Pour comprendre un tel drame, il faut en rappeler le contexte historique. A la scission politique de 1920 qui donne naissance au Parti communiste répond en 1922 une scission syndicale : l’aile révolutionnaire de la CGT fonde la CGTU1. Mais les tensions sont fortes entre les militants libertaires attachés viscéralement à l’indépendance du syndicalisme et ceux qui sont favorables à une liaison étroite avec le Parti communiste : à chaque congrès confédéral, cette question est au coeur des affrontements. Quand le Parti communiste décide d’investir la maison des syndicats pour y tenir un meeting, les libertaires font pression pour qu’en ce lieu les communistes n’abordent pas les questions syndicales. Lors dudit meeting qui rassemble plus d’un millier de personnes, les esprits s’échauffent entre une salle acquise au PC et un groupe de quelques dizaines d’anarchistes membres du syndicat du bâtiment. On s’insulte, on échange des horions, on se balance des sièges à la figure. Quand le rugueux Albert Treint, chef du PC, ancien militaire devenu instituteur, prend la parole, le tumulte est à son comble, et c’est à ce moment que les coups de feu éclatent. Qui a tiré ? Les anarchistes, répond le journal L’Humanité, ou bien des agents provocateurs qui se seraient glissés dans leurs rangs pour semer le trouble et faire ainsi le jeu de la bourgeoisie. Les communistes, réplique Le Libertaire, parce que les politiciens rouges ne supportent pas la contradiction, comme en atteste la politique répressive menée à Moscou. Et durant les semaines qui suivent, les deux organes de presse se disputent les victimes : les deux morts étaient anarchistes clame Le Libertaire ; non, l’un d’eux était lecteur de L’Humanité, répondent les communistes ! Tout ce que l’on peut dire, c’est que les libertaires assistèrent en masse à l’inhumation du malheureux Adrien Poncet, plombier et ancien déserteur vivant sous une fausse identité, tandis que les communistes appelèrent à participer aux obsèques de l’ajusteur Nicolas Clos.

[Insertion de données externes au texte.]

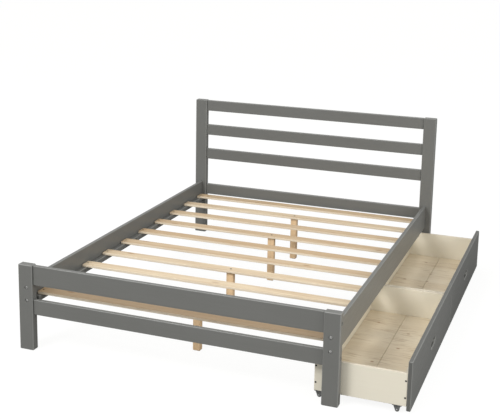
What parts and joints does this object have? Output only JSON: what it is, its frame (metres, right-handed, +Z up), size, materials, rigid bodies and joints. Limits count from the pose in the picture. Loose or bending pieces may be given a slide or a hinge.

Et la police dans tout ça. Elle essaie d’y voir clair mais elle n’est guère aidée par les militants qu’elles convoquent. La plupart disent n’avoir rien vu de précis, et puis, s’ils avaient vu quelque chose, ils n’iraient certainement pas moucharder ! Combien y a-t-il eu de tireurs ? Un, peut-être deux, voire quatre… nul ne le sait ! La police enquête tout en sachant qu’une commission d’enquête de la CGTU s’est mise en place et a fini par établir que les responsables sont deux communistes, sans doute membres du service d’ordre du PC. Ont-ils tiré à la demande d’Albert Treint ? Sylvain Boulouque l’affirme : ce 11 janvier 1924, l’objectif était de bien de faire taire « toute expression divergente dans le mouvement ouvrier ».


1. La CGTU est une organisation méconnue. Signalons la publication du travail de Jean Charles : Naissance et implantation de la Confédération générale du travail unitaire (1918-1927), Presses universitaires de Franche-Comté, 2023.